Pacific Rim Recycling in Benicia recently agreed to install controls to keep the recycling facility’s toxic runoff from polluting San Francisco Bay. Baykeeper brought suit under the Clean Water Act based on Pacific Rim’s reports of tests of its runoff. The testing showed that the facility was releasing high levels of pollutants such as oil, grease, copper, lead, and aluminum into Carquinez Strait, which flows into the Bay.
The company collects and processes recyclable materials from households, businesses, and government agencies, including paper, metal, and electronic waste. Materials are stored outdoors at Pacific Rim, and when rain falls on the materials, it picks up pollutants before flowing off the site and into the strait.
Pacific Rim was extremely cooperative in working with Baykeeper to make improvements at its facility. The company has signed a legally-binding agreement committing to implementing controls that include collecting storm water and treating it onsite. To treat the polluted water, Pacific Rim will build a new biofiltration swale, a channel containing plants and lined with layers of filtering that captures and breaks down pollutants. The company will also sweep the site more frequently, and test its runoff to make sure its pollution is below Clean Water Act levels of concern.
Baykeeper has now secured cleanup agreements with ten recycling facilities, including Pacific Rim, that had previously been allowing toxic runoff to pollute of San Francisco Bay. Recycling facilities provide a valuable environmental service by diverting solid waste from landfills. But pollution from the recycling activities, if left unchecked, can undermine the value of what they do.

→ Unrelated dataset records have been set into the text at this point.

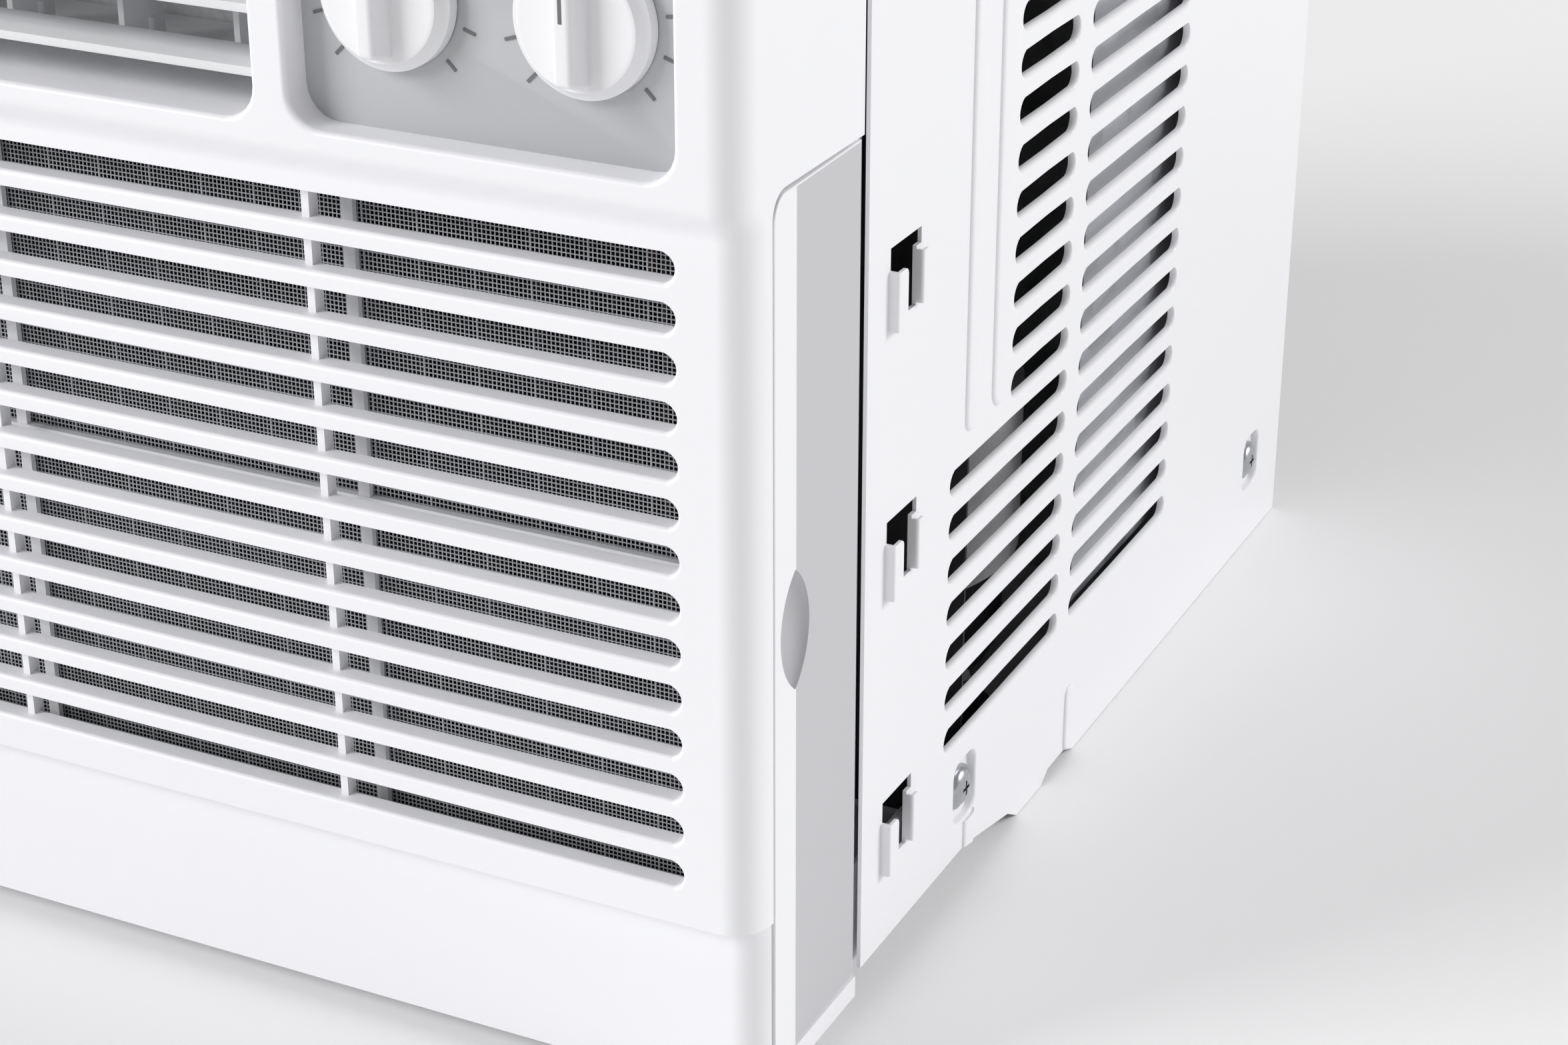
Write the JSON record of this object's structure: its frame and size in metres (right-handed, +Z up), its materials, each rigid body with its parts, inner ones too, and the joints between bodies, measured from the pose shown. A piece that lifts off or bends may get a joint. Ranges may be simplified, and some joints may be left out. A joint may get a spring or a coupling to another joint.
{
  "type": "window air conditioner",
  "caption": "Compact window air conditioner: plastic louvred front with side filter, steel cabinet with side louvres and curtain hooks, and its refrigeration set inside.",
  "frame": {"origin": "middle of the bottom face of the whole unit", "axes": "+X to the right of the front as it is faced, +Y from the front to the rear, +Z up"},
  "size_m": [0.4092, 0.4, 0.305],
  "materials": {
    "panel_plastic": "satin moulded white plastic",
    "filter_plastic": "satin moulded white plastic",
    "filter_mesh": "dark woven polymer mesh",
    "control_grey": "satin light grey plastic",
    "knob_plastic": "satin moulded plastic",
    "switch_body": "moulded switch housing",
    "vane_plastic": "satin moulded plastic",
    "cabinet_paint": "white baked enamel on pressed steel",
    "pan_steel": "galvanised steel with grey paint",
    "galvanised": "spangled zinc",
    "zinc_fastener": "bright zinc plate",
    "duct_foam": "moulded white foam",
    "fan_plastic": "dark moulded plastic",
    "shaft_steel": "ground steel",
    "motor_steel": "pressed steel shell",
    "fin_aluminium": "thin bare aluminium fins",
    "copper": "drawn copper tube",
    "compressor_paint": "black enamel",
    "felt": "grey sound felt",
    "rubber": "black rubber",
    "guard_paint": "white baked enamel",
    "lead_sleeve": "black sleeve round the leads"
  },
  "bodies": {
    "chassis": {"front_panel": "panel_plastic", "front_surround": "panel_plastic", "intake_grille": "panel_plastic", "control_plate": "control_grey", "rotary_switch": "switch_body", "thermostat": "galvanised", "sensing_bulb": "copper", "control_box": "galvanised", "outlet_frame": "vane_plastic", "cabinet": "cabinet_paint", "base_pan": "pan_steel", "cabinet_screws": "zinc_fastener", "bulkhead": "galvanised", "air_duct": "duct_foam", "outlet_duct": "duct_foam", "blower_inlet_plate": "duct_foam", "fan_motor": "motor_steel", "motor_bracket": "galvanised", "fan_shroud": "galvanised", "condenser_fins": "fin_aluminium", "condenser_tubes": "copper", "evaporator_fins": "fin_aluminium", "evaporator_tubes": "copper", "drip_tray": "duct_foam", "compressor": "compressor_paint", "compressor_jacket": "felt", "compressor_grommets": "rubber", "compressor_bolts": "zinc_fastener", "compressor_nuts": "zinc_fastener", "terminal_cover": "compressor_paint", "accumulator": "compressor_paint", "suction_pipes": "copper", "discharge_pipe": "copper", "capillary_tube": "copper", "capacitor": "motor_steel", "capacitor_strap": "galvanised", "motor_leads": "lead_sleeve", "cord_grommet": "rubber", "rear_guard": "guard_paint"},
    "filter": {"filter_frame": "filter_plastic", "filter_mesh": "filter_mesh"},
    "mode_knob": {"mode_knob": "knob_plastic"},
    "temperature_knob": {"temperature_knob": "knob_plastic"},
    "vane_link": {"vane_link": "vane_plastic"},
    "deflector_link": {"deflector_link": "vane_plastic"},
    "fan_rotor": {"blower_wheel": "fan_plastic", "motor_shaft": "shaft_steel", "condenser_fan": "fan_plastic"},
    "vane_1": {"outlet_vane_1": "vane_plastic"},
    "vane_2": {"outlet_vane_2": "vane_plastic"},
    "vane_3": {"outlet_vane_3": "vane_plastic"},
    "vane_4": {"outlet_vane_4": "vane_plastic"},
    "deflector_1": {"deflector_1": "vane_plastic"},
    "deflector_2": {"deflector_2": "vane_plastic"},
    "deflector_3": {"deflector_3": "vane_plastic"},
    "deflector_4": {"deflector_4": "vane_plastic"},
    "deflector_5": {"deflector_5": "vane_plastic"},
    "deflector_6": {"deflector_6": "vane_plastic"},
    "deflector_7": {"deflector_7": "vane_plastic"},
    "deflector_8": {"deflector_8": "vane_plastic"}
  },
  "joints": [
    {"name": "filter_slide", "type": "slide", "parent": "chassis", "child": "filter", "axis": [1, 0, 0], "range_m": [0, 0.36]},
    {"name": "mode_knob_turn", "type": "hinge", "parent": "chassis", "child": "mode_knob", "pos_m": [0.118, -0.19, 0.26], "axis": [0, 1, 0], "range_deg": [0, 225]},
    {"name": "temperature_knob_turn", "type": "hinge", "parent": "chassis", "child": "temperature_knob", "pos_m": [0.165, -0.19, 0.26], "axis": [0, 1, 0], "range_deg": [-135, 135]},
    {"name": "vane_1_tilt", "type": "hinge", "parent": "chassis", "child": "vane_1", "pos_m": [-0.05, -0.183, 0.239], "axis": [1, 0, 0], "range_deg": [-28, 28]},
    {"name": "vane_2_tilt", "type": "hinge", "parent": "chassis", "child": "vane_2", "pos_m": [-0.05, -0.183, 0.253], "axis": [1, 0, 0], "range_deg": [-28, 28]},
    {"name": "vane_3_tilt", "type": "hinge", "parent": "chassis", "child": "vane_3", "pos_m": [-0.05, -0.183, 0.267], "axis": [1, 0, 0], "range_deg": [-28, 28]},
    {"name": "vane_4_tilt", "type": "hinge", "parent": "chassis", "child": "vane_4", "pos_m": [-0.05, -0.183, 0.281], "axis": [1, 0, 0], "range_deg": [-28, 28]},
    {"name": "vane_link_shift", "type": "slide", "parent": "chassis", "child": "vane_link", "axis": [0, 0, 1], "range_m": [-0.005, 0.005]},
    {"name": "deflector_1_swing", "type": "hinge", "parent": "chassis", "child": "deflector_1", "pos_m": [-0.163, -0.155, 0.26], "axis": [0, 0, 1], "range_deg": [-28, 28]},
    {"name": "deflector_2_swing", "type": "hinge", "parent": "chassis", "child": "deflector_2", "pos_m": [-0.131, -0.155, 0.26], "axis": [0, 0, 1], "range_deg": [-28, 28]},
    {"name": "deflector_3_swing", "type": "hinge", "parent": "chassis", "child": "deflector_3", "pos_m": [-0.099, -0.155, 0.26], "axis": [0, 0, 1], "range_deg": [-28, 28]},
    {"name": "deflector_4_swing", "type": "hinge", "parent": "chassis", "child": "deflector_4", "pos_m": [-0.067, -0.155, 0.26], "axis": [0, 0, 1], "range_deg": [-28, 28]},
    {"name": "deflector_5_swing", "type": "hinge", "parent": "chassis", "child": "deflector_5", "pos_m": [-0.035, -0.155, 0.26], "axis": [0, 0, 1], "range_deg": [-28, 28]},
    {"name": "deflector_6_swing", "type": "hinge", "parent": "chassis", "child": "deflector_6", "pos_m": [-0.003, -0.155, 0.26], "axis": [0, 0, 1], "range_deg": [-28, 28]},
    {"name": "deflector_7_swing", "type": "hinge", "parent": "chassis", "child": "deflector_7", "pos_m": [0.029, -0.155, 0.26], "axis": [0, 0, 1], "range_deg": [-28, 28]},
    {"name": "deflector_8_swing", "type": "hinge", "parent": "chassis", "child": "deflector_8", "pos_m": [0.061, -0.155, 0.26], "axis": [0, 0, 1], "range_deg": [-28, 28]},
    {"name": "deflector_link_shift", "type": "slide", "parent": "chassis", "child": "deflector_link", "axis": [1, 0, 0], "range_m": [-0.007, 0.007]},
    {"name": "fan_spin", "type": "hinge", "parent": "chassis", "child": "fan_rotor", "pos_m": [-0.04, 0, 0.14], "axis": [0, 1, 0], "continuous": true}
  ],
  "couplings": [
    {"joint": "vane_2_tilt", "follows": "vane_1_tilt", "ratio": 1},
    {"joint": "vane_3_tilt", "follows": "vane_1_tilt", "ratio": 1},
    {"joint": "vane_4_tilt", "follows": "vane_1_tilt", "ratio": 1},
    {"joint": "vane_link_shift", "follows": "vane_1_tilt", "m_per_rad": 0.01},
    {"joint": "deflector_2_swing", "follows": "deflector_1_swing", "ratio": 1},
    {"joint": "deflector_3_swing", "follows": "deflector_1_swing", "ratio": 1},
    {"joint": "deflector_4_swing", "follows": "deflector_1_swing", "ratio": 1},
    {"joint": "deflector_5_swing", "follows": "deflector_1_swing", "ratio": 1},
    {"joint": "deflector_6_swing", "follows": "deflector_1_swing", "ratio": 1},
    {"joint": "deflector_7_swing", "follows": "deflector_1_swing", "ratio": 1},
    {"joint": "deflector_8_swing", "follows": "deflector_1_swing", "ratio": 1},
    {"joint": "deflector_link_shift", "follows": "deflector_1_swing", "m_per_rad": -0.014}
  ]
}
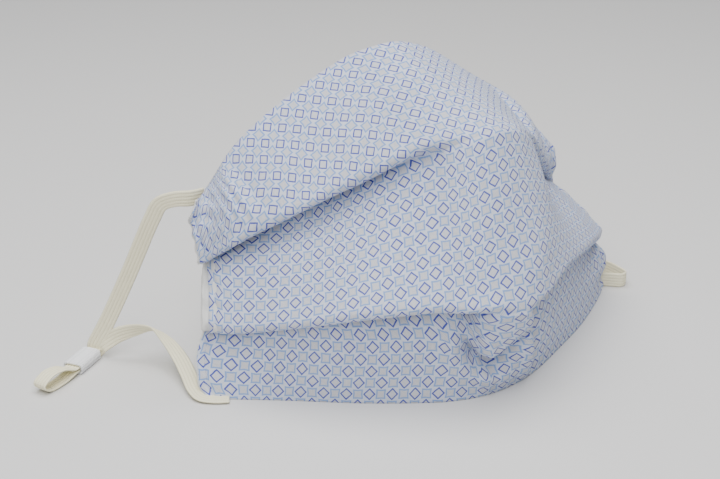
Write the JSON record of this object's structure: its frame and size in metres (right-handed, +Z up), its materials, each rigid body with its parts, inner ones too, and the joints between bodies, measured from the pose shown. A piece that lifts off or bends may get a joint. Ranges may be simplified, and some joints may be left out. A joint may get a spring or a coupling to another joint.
{
  "type": "pleated cloth face mask",
  "caption": "Pleated cloth face mask with a white lining, standing open on its bottom hem, and an elastic ear loop with a sliding adjuster at each side.",
  "frame": {"origin": "middle of the outer cloth's bottom hem, on the surface that the mask stands on", "axes": "+X along the mask from left to right as seen from the front, +Y from the front into the hollow, +Z up"},
  "size_m": [0.2594, 0.1521, 0.121],
  "materials": {
    "printed_cotton": "matte",
    "white_cotton": "matte",
    "elastic": "matte",
    "adjuster_webbing": "matte"
  },
  "bodies": {
    "root": {"outer_cloth": "printed_cotton", "lining": "white_cotton", "ear_loop_left": "elastic", "ear_loop_right": "elastic", "adjuster_left": "adjuster_webbing", "adjuster_right": "adjuster_webbing"}
  },
  "joints": []
}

This agreement with Pacific Rim is the latest victory in Baykeeper's Bay-Safe Industry Campaign. The campaign targets the widespread problem of illegal runoff that flows into San Francisco Bay from most of the Bay Area’s 1,300 industrial facilities. In addition to legal action against Pacific Rim and other facilities found to be significantly polluting the Bay, the campaign includes outreach and education to industrial facilities, and advocacy to strengthen controls on industrial storm water.